The Power of the Dog (2021)

When it comes to a unique western film like no other, one that turns the whole genre on its head, Jane Campion’s The Power of the Dog becomes instantly iconic. Set in Montana during the early 20th century, it uses the power of space and sound to emulate the golden age of the western genre, but it also delivers an intense and unique experience with little to no violence – a western without violence, what’s the point you might be asking? Gun-toting cowboys aren’t the key, you know, because if you can create an atmosphere that is as tough and gritty as those figures of the past, then you know you’re onto a winner. Western films have long been associated with masculinity (that’s an obvious one), and jealousy to an extent, but the sexual implications surrounding these characters have always been up for debate.

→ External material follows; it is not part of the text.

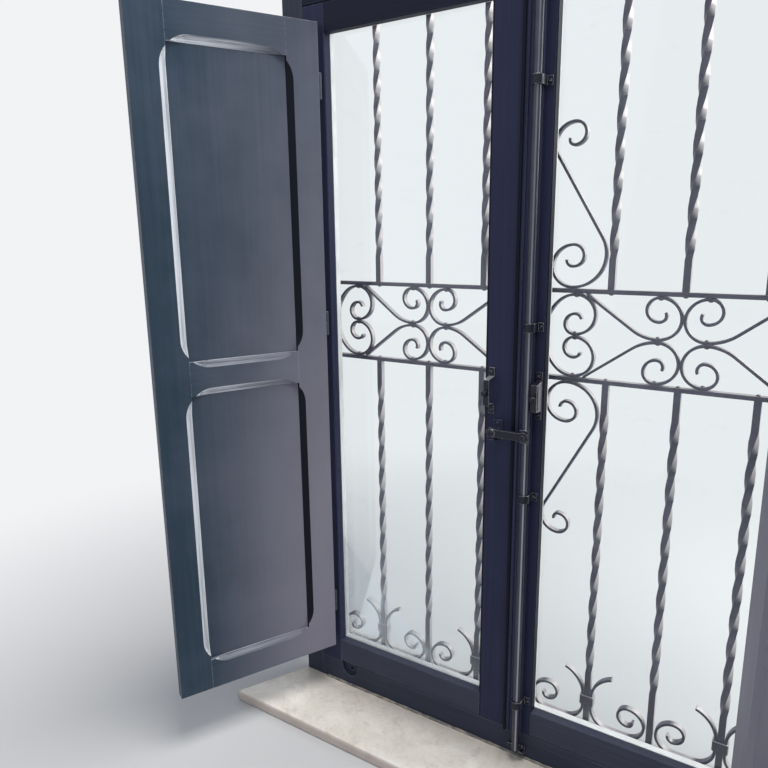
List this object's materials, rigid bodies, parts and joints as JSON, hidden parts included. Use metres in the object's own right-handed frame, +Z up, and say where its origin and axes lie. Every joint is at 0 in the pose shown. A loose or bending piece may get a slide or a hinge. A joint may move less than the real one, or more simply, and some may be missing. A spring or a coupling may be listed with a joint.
{
  "type": "window with shutters",
  "caption": "Two-leaf timber window in its frame, with inner panelled shutters, a turning bolt rod and lever, a marble sill and an outside grille of twisted bars and scrolls.",
  "frame": {"origin": "middle of the marble sill's underside, in the plane of the leaves' room faces", "axes": "+X to the right seen from the room, +Y to the outside, +Z up"},
  "size_m": [1.1806, 0.4943, 1.532],
  "materials": {
    "frame_paint": "worn dark satin paint",
    "leaf_paint": "worn dark satin paint",
    "shutter_paint": "brushed slate paint, rubbed pale at its edges",
    "bead_paint": "pale matte paint",
    "clear_glass": "clear",
    "marble": "honed, mottled",
    "bolt_steel": "dark paint rubbed to steel",
    "hinge_metal": "painted over with the timber",
    "grille_paint": "pale weathered paint on wrought iron"
  },
  "bodies": {
    "frame": {"frame_jamb_left": "frame_paint", "frame_jamb_right": "frame_paint", "frame_head": "frame_paint", "frame_bottom_rail": "frame_paint", "marble_sill": "marble", "leaf_hinge_frame_halves": "hinge_metal", "rod_keepers": "bolt_steel", "grille_rails": "grille_paint", "grille_posts": "grille_paint", "twisted_bars_lower": "grille_paint", "twisted_bars_upper": "grille_paint", "band_scrolls": "grille_paint", "lyre_scrolls": "grille_paint", "foot_scrolls": "grille_paint", "grille_collars": "grille_paint"},
    "left_leaf": {"left_leaf_outer_stile": "leaf_paint", "left_leaf_meeting_stile": "leaf_paint", "left_leaf_top_rail": "leaf_paint", "left_leaf_bottom_rail": "leaf_paint", "left_glass": "clear_glass", "left_glazing_beads": "bead_paint", "left_leaf_hinge_halves": "hinge_metal", "left_shutter_pins": "hinge_metal", "left_catch_bracket": "bolt_steel", "lever_rest": "bolt_steel"},
    "left_shutter": {"left_shutter_hinge_stile": "shutter_paint", "left_shutter_free_stile": "shutter_paint", "left_shutter_top_rail": "shutter_paint", "left_shutter_middle_rail": "shutter_paint", "left_shutter_bottom_rail": "shutter_paint", "left_shutter_upper_panel": "shutter_paint", "left_shutter_lower_panel": "shutter_paint", "left_shutter_hinge_halves": "hinge_metal"},
    "left_catch": {"left_catch_tongue": "bolt_steel"},
    "right_leaf": {"right_leaf_outer_stile": "leaf_paint", "right_leaf_meeting_stile": "leaf_paint", "right_leaf_top_rail": "leaf_paint", "right_leaf_bottom_rail": "leaf_paint", "right_glass": "clear_glass", "right_glazing_beads": "bead_paint", "right_leaf_hinge_halves": "hinge_metal", "right_shutter_pins": "hinge_metal", "right_catch_bracket": "bolt_steel", "astragal": "leaf_paint", "rod_guides": "bolt_steel"},
    "right_shutter": {"right_shutter_hinge_stile": "shutter_paint", "right_shutter_free_stile": "shutter_paint", "right_shutter_top_rail": "shutter_paint", "right_shutter_middle_rail": "shutter_paint", "right_shutter_bottom_rail": "shutter_paint", "right_shutter_upper_panel": "shutter_paint", "right_shutter_lower_panel": "shutter_paint", "right_shutter_hinge_halves": "hinge_metal"},
    "right_catch": {"right_catch_tongue": "bolt_steel"},
    "rod": {"espagnolette_rod": "bolt_steel", "rod_hooks": "bolt_steel", "lever_pin": "bolt_steel"},
    "lever": {"lever": "bolt_steel"}
  },
  "joints": [
    {"name": "right_leaf_hinge", "type": "hinge", "parent": "frame", "child": "right_leaf", "pos_m": [0.45675, -0.008, 0.7765], "axis": [0, 0, 1], "range_deg": [0, 90]},
    {"name": "left_leaf_hinge", "type": "hinge", "parent": "frame", "child": "left_leaf", "pos_m": [-0.45675, -0.008, 0.7765], "axis": [0, 0, 1], "range_deg": [-90, 0]},
    {"name": "left_shutter_hinge", "type": "hinge", "parent": "left_leaf", "child": "left_shutter", "pos_m": [-0.41345, -0.009, 0.7825], "axis": [0, 0, 1], "range_deg": [-29, 115.7]},
    {"name": "right_shutter_hinge", "type": "hinge", "parent": "right_leaf", "child": "right_shutter", "pos_m": [0.41345, -0.009, 0.7825], "axis": [0, 0, -1], "range_deg": [-33, 112]},
    {"name": "rod_turn", "type": "hinge", "parent": "right_leaf", "child": "rod", "pos_m": [0.03275, -0.0205, 0.69479], "axis": [0, 0, 1], "range_deg": [-15, 90]},
    {"name": "lever_lift", "type": "hinge", "parent": "rod", "child": "lever", "pos_m": [0.03275, -0.029, 0.69479], "axis": [0, 1, 0], "range_deg": [0, 40]},
    {"name": "left_catch_turn", "type": "hinge", "parent": "left_leaf", "child": "left_catch", "pos_m": [-0.04225, -0.024, 0.76548], "axis": [0, 1, 0], "range_deg": [0, 90]},
    {"name": "right_catch_turn", "type": "hinge", "parent": "right_leaf", "child": "right_catch", "pos_m": [0.04775, -0.024, 0.76548], "axis": [0, -1, 0], "range_deg": [0, 90]}
  ],
  "couplings": [
    {"joint": "left_leaf_hinge", "follows": "right_leaf_hinge", "ratio": -1}
  ]
}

The Power of the Dog moves everything into the 21st century, by expertly exploring those long-harbored gay feelings that many don’t like to admit were part and parcel of that era. And with that, is an incredibly dark undertone that not only dictates the pacing of the film but also allows for a lot of viewer interpretation. This really is a thinking person’s western; it’s not as black and white as most often are, adding a variety of strings to its already impressive bow. This film could be the watershed moment for the modern-day western, allowing it to become multidimensional, filled to the brim with hidden meaning and themes of a humanistic nature, but it could also benefit from being the only one of its kind, offering people a treat as to what “different” really is.